**The task**. What follows is a listing; give it again exactly, in its entirety.

______

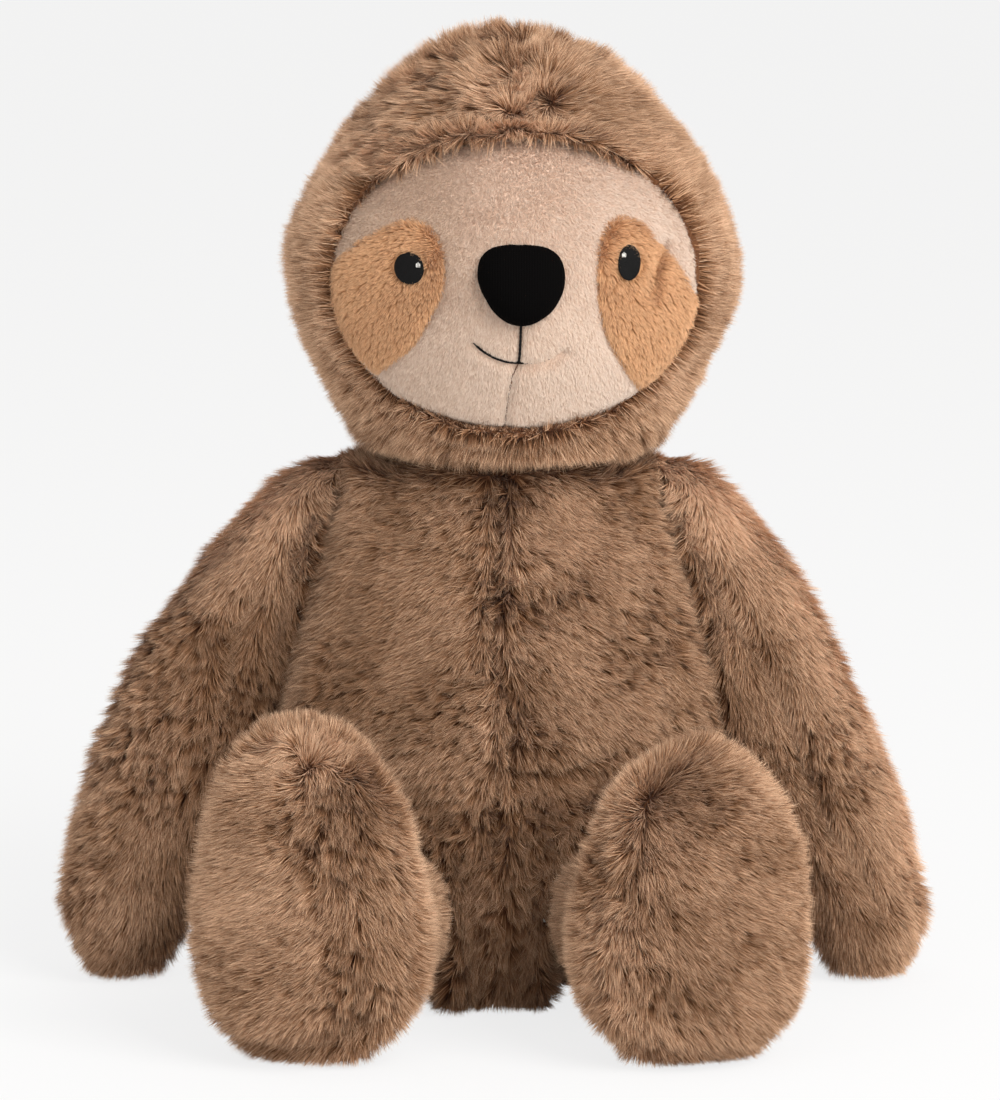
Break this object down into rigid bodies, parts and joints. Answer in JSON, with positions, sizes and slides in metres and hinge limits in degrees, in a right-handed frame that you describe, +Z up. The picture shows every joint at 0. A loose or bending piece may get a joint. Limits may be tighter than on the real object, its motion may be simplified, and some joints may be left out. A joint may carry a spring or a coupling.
{
  "type": "plush sloth",
  "caption": "Seated plush sloth with a fur hood, short-pile face and padded nose; its head turns, its arms swing and its splayed legs lift.",
  "frame": {"origin": "middle of the flat seat, where the toy rests on a surface", "axes": "+Z up, the toy faces -Y, so its own left side is at +X"},
  "size_m": [0.3202, 0.2003, 0.3504],
  "materials": {
    "brown_fur": "matte",
    "face_plush": "matte",
    "patch_plush": "matte",
    "black_knit": "matte",
    "black_thread": "satin",
    "white_thread": "satin",
    "seam_thread": "satin",
    "fibre_fill": "matte",
    "pouch_cloth": "matte"
  },
  "bodies": {
    "torso": {"torso_front_left": "brown_fur", "torso_front_right": "brown_fur", "torso_lower_left": "brown_fur", "torso_lower_right": "brown_fur", "torso_back_left": "brown_fur", "torso_back_right": "brown_fur", "seat_panel": "brown_fur", "torso_stuffing": "fibre_fill", "bean_pouch": "pouch_cloth", "neck_stitch": "seam_thread"},
    "head": {"hood_left": "brown_fur", "hood_right": "brown_fur", "face_panel": "face_plush", "eye_patch_left": "patch_plush", "eye_patch_right": "patch_plush", "eye_left": "black_thread", "eye_right": "black_thread", "eye_glint_left": "white_thread", "eye_glint_right": "white_thread", "nose_cover": "black_knit", "nose_padding": "fibre_fill", "philtrum_thread": "black_thread", "smile_thread": "black_thread", "head_stuffing": "fibre_fill"},
    "arm_left": {"arm_outer_left": "brown_fur", "arm_inner_left": "brown_fur", "arm_stuffing_left": "fibre_fill"},
    "leg_left": {"leg_cover_left": "brown_fur", "sole_panel_left": "brown_fur", "leg_stuffing_left": "fibre_fill"},
    "arm_right": {"arm_outer_right": "brown_fur", "arm_inner_right": "brown_fur", "arm_stuffing_right": "fibre_fill"},
    "leg_right": {"leg_cover_right": "brown_fur", "sole_panel_right": "brown_fur", "leg_stuffing_right": "fibre_fill"}
  },
  "joints": [
    {"name": "neck_turn", "type": "hinge", "parent": "torso", "child": "head", "pos_m": [0.0015, -0.002, 0.1958], "axis": [0, 0, 1], "range_deg": [-35, 35]},
    {"name": "shoulder_swing_left", "type": "hinge", "parent": "torso", "child": "arm_left", "pos_m": [0.061, 0, 0.169], "axis": [-0.9538, -0.134, -0.2689], "range_deg": [-35, 90]},
    {"name": "shoulder_swing_right", "type": "hinge", "parent": "torso", "child": "arm_right", "pos_m": [-0.061, 0, 0.169], "axis": [-0.9538, 0.134, 0.2689], "range_deg": [-35, 90]},
    {"name": "hip_swing_left", "type": "hinge", "parent": "torso", "child": "leg_left", "pos_m": [0.044, -0.034, 0.038], "axis": [0.9659, 0.2588, 0], "range_deg": [-15, 75]},
    {"name": "hip_swing_right", "type": "hinge", "parent": "torso", "child": "leg_right", "pos_m": [-0.044, -0.034, 0.038], "axis": [0.9659, -0.2588, 0], "range_deg": [-15, 75]}
  ]
}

______

**The result**.
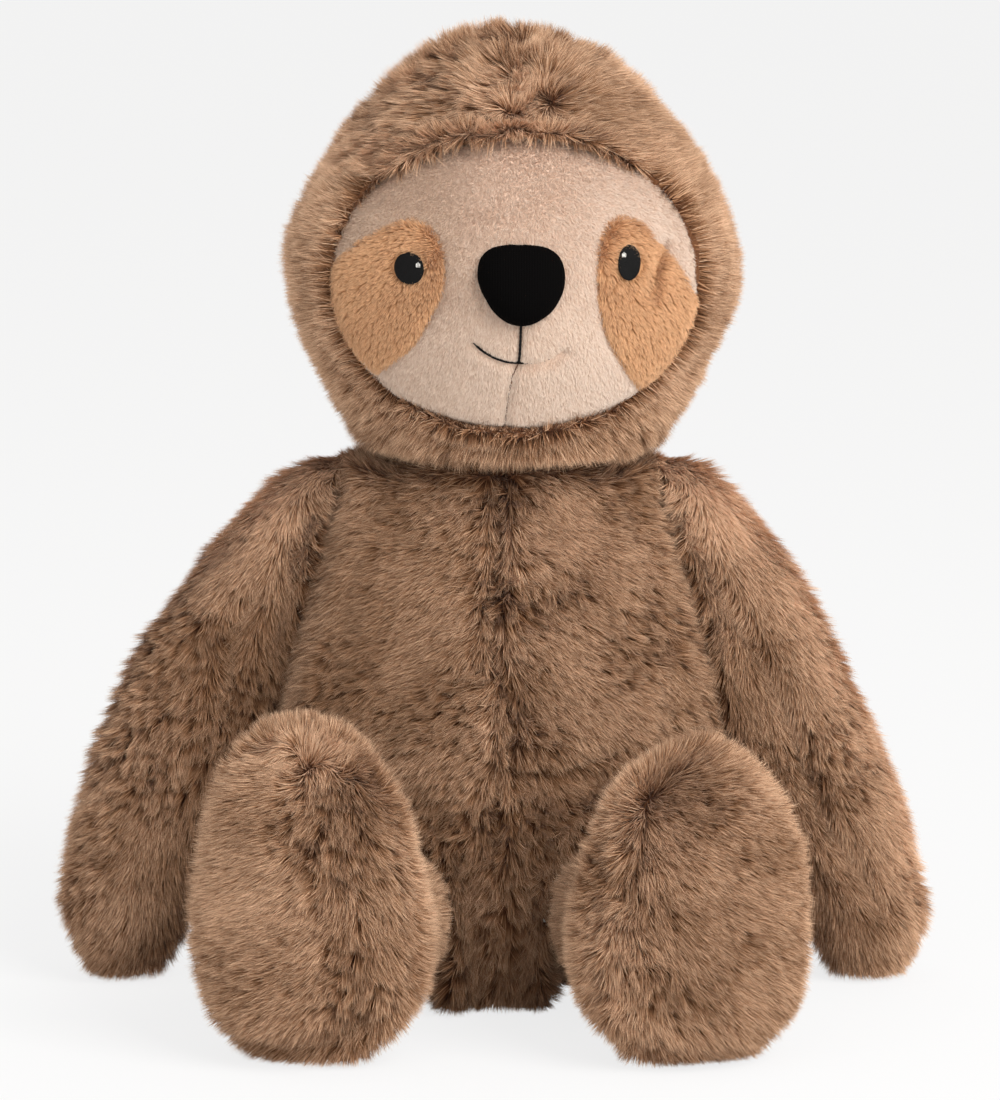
Break this object down into rigid bodies, parts and joints. Answer in JSON, with positions, sizes and slides in metres and hinge limits in degrees, in a right-handed frame that you describe, +Z up. The picture shows every joint at 0. A loose or bending piece may get a joint. Limits may be tighter than on the real object, its motion may be simplified, and some joints may be left out. A joint may carry a spring or a coupling.
{
  "type": "plush sloth",
  "caption": "Seated plush sloth with a fur hood, short-pile face and padded nose; its head turns, its arms swing and its splayed legs lift.",
  "frame": {"origin": "middle of the flat seat, where the toy rests on a surface", "axes": "+Z up, the toy faces -Y, so its own left side is at +X"},
  "size_m": [0.3202, 0.2003, 0.3504],
  "materials": {
    "brown_fur": "matte",
    "face_plush": "matte",
    "patch_plush": "matte",
    "black_knit": "matte",
    "black_thread": "satin",
    "white_thread": "satin",
    "seam_thread": "satin",
    "fibre_fill": "matte",
    "pouch_cloth": "matte"
  },
  "bodies": {
    "torso": {"torso_front_left": "brown_fur", "torso_front_right": "brown_fur", "torso_lower_left": "brown_fur", "torso_lower_right": "brown_fur", "torso_back_left": "brown_fur", "torso_back_right": "brown_fur", "seat_panel": "brown_fur", "torso_stuffing": "fibre_fill", "bean_pouch": "pouch_cloth", "neck_stitch": "seam_thread"},
    "head": {"hood_left": "brown_fur", "hood_right": "brown_fur", "face_panel": "face_plush", "eye_patch_left": "patch_plush", "eye_patch_right": "patch_plush", "eye_left": "black_thread", "eye_right": "black_thread", "eye_glint_left": "white_thread", "eye_glint_right": "white_thread", "nose_cover": "black_knit", "nose_padding": "fibre_fill", "philtrum_thread": "black_thread", "smile_thread": "black_thread", "head_stuffing": "fibre_fill"},
    "arm_left": {"arm_outer_left": "brown_fur", "arm_inner_left": "brown_fur", "arm_stuffing_left": "fibre_fill"},
    "leg_left": {"leg_cover_left": "brown_fur", "sole_panel_left": "brown_fur", "leg_stuffing_left": "fibre_fill"},
    "arm_right": {"arm_outer_right": "brown_fur", "arm_inner_right": "brown_fur", "arm_stuffing_right": "fibre_fill"},
    "leg_right": {"leg_cover_right": "brown_fur", "sole_panel_right": "brown_fur", "leg_stuffing_right": "fibre_fill"}
  },
  "joints": [
    {"name": "neck_turn", "type": "hinge", "parent": "torso", "child": "head", "pos_m": [0.0015, -0.002, 0.1958], "axis": [0, 0, 1], "range_deg": [-35, 35]},
    {"name": "shoulder_swing_left", "type": "hinge", "parent": "torso", "child": "arm_left", "pos_m": [0.061, 0, 0.169], "axis": [-0.9538, -0.134, -0.2689], "range_deg": [-35, 90]},
    {"name": "shoulder_swing_right", "type": "hinge", "parent": "torso", "child": "arm_right", "pos_m": [-0.061, 0, 0.169], "axis": [-0.9538, 0.134, 0.2689], "range_deg": [-35, 90]},
    {"name": "hip_swing_left", "type": "hinge", "parent": "torso", "child": "leg_left", "pos_m": [0.044, -0.034, 0.038], "axis": [0.9659, 0.2588, 0], "range_deg": [-15, 75]},
    {"name": "hip_swing_right", "type": "hinge", "parent": "torso", "child": "leg_right", "pos_m": [-0.044, -0.034, 0.038], "axis": [0.9659, -0.2588, 0], "range_deg": [-15, 75]}
  ]
}